Problem details:
Determine how many lines contain the string "picture" and reply with that number alone.
========
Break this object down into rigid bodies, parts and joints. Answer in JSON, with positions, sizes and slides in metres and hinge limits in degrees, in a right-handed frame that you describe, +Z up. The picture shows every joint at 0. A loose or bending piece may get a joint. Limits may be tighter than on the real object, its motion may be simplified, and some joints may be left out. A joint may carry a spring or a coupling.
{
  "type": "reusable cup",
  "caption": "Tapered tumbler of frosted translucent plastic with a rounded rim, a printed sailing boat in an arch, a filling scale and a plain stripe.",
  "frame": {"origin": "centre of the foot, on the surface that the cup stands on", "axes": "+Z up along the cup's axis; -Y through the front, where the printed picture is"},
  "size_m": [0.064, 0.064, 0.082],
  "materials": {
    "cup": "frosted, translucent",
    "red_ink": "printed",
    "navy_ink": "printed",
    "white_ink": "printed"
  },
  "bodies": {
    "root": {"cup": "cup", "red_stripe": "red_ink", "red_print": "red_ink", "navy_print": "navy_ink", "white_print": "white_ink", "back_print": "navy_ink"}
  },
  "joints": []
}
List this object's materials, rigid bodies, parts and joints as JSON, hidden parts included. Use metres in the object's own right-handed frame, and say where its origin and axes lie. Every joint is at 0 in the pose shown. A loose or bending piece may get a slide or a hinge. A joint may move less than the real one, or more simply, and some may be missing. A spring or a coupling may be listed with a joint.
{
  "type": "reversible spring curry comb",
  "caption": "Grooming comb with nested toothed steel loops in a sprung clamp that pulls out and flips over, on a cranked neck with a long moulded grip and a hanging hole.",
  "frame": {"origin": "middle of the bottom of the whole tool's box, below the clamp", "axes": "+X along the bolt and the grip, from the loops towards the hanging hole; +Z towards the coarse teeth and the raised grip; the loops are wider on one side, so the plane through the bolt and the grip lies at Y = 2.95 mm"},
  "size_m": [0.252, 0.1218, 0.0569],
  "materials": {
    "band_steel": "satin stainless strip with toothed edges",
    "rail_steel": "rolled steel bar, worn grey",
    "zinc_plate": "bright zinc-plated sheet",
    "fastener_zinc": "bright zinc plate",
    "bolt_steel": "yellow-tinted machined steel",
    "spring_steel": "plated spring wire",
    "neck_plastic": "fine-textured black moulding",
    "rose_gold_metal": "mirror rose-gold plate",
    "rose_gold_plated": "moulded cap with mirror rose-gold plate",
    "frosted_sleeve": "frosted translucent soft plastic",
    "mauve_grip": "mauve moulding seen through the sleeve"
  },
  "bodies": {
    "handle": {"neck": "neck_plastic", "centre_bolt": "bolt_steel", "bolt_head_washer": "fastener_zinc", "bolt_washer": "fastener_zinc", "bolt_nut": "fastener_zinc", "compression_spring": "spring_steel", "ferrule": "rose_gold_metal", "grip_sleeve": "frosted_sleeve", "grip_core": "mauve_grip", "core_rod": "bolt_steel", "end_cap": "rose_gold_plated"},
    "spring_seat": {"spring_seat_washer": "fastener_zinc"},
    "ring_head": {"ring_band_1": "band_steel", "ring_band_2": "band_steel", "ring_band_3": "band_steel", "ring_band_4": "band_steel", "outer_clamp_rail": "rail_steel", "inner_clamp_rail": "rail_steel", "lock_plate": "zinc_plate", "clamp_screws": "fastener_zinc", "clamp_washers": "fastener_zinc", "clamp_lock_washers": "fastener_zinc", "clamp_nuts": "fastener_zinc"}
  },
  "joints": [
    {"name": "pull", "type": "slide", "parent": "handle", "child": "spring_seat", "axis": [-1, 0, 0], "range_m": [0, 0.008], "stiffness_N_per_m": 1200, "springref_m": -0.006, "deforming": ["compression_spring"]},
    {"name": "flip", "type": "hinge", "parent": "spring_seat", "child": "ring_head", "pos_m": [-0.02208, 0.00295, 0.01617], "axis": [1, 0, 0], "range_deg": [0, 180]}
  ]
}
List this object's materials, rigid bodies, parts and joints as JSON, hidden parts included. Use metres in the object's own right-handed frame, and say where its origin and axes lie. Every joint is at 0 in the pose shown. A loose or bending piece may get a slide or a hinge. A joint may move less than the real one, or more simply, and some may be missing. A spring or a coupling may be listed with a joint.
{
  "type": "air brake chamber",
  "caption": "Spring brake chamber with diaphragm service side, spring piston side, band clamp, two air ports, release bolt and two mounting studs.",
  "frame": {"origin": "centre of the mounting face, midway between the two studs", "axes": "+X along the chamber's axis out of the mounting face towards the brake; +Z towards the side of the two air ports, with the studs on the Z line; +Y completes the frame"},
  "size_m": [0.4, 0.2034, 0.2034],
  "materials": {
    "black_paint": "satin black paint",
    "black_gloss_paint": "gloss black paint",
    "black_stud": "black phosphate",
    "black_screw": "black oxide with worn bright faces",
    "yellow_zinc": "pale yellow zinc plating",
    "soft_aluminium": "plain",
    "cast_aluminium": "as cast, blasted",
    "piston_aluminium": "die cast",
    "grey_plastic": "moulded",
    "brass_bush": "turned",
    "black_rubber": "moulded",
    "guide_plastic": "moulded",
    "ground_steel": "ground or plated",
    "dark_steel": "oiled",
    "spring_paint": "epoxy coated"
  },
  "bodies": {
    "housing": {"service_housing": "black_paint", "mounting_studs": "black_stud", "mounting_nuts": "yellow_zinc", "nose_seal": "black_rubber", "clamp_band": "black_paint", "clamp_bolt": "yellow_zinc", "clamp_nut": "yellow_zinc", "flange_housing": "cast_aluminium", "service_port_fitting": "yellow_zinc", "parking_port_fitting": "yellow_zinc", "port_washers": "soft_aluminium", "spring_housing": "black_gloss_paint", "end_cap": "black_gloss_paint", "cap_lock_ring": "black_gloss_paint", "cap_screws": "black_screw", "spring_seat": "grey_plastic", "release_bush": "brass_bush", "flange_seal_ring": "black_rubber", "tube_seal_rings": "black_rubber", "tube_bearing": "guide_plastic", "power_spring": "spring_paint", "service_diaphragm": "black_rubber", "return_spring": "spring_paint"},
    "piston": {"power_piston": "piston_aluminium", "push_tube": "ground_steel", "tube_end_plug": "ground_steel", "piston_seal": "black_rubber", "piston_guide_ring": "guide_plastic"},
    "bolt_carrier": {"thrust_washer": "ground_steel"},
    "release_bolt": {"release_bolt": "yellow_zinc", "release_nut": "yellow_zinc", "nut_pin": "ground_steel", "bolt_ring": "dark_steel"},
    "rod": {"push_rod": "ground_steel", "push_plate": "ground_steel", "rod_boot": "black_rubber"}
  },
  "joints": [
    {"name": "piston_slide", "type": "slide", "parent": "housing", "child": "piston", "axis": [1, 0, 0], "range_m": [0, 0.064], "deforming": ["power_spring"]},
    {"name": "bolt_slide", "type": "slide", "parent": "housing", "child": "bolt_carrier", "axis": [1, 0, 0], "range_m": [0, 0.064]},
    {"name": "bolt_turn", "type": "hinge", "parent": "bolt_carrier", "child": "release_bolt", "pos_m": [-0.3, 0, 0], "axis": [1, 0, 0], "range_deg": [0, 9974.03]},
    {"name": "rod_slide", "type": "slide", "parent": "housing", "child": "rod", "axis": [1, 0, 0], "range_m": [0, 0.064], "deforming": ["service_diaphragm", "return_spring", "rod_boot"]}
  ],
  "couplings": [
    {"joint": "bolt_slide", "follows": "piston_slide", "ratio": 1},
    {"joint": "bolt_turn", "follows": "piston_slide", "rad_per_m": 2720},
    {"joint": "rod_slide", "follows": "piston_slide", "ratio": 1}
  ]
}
========
Full answer:
2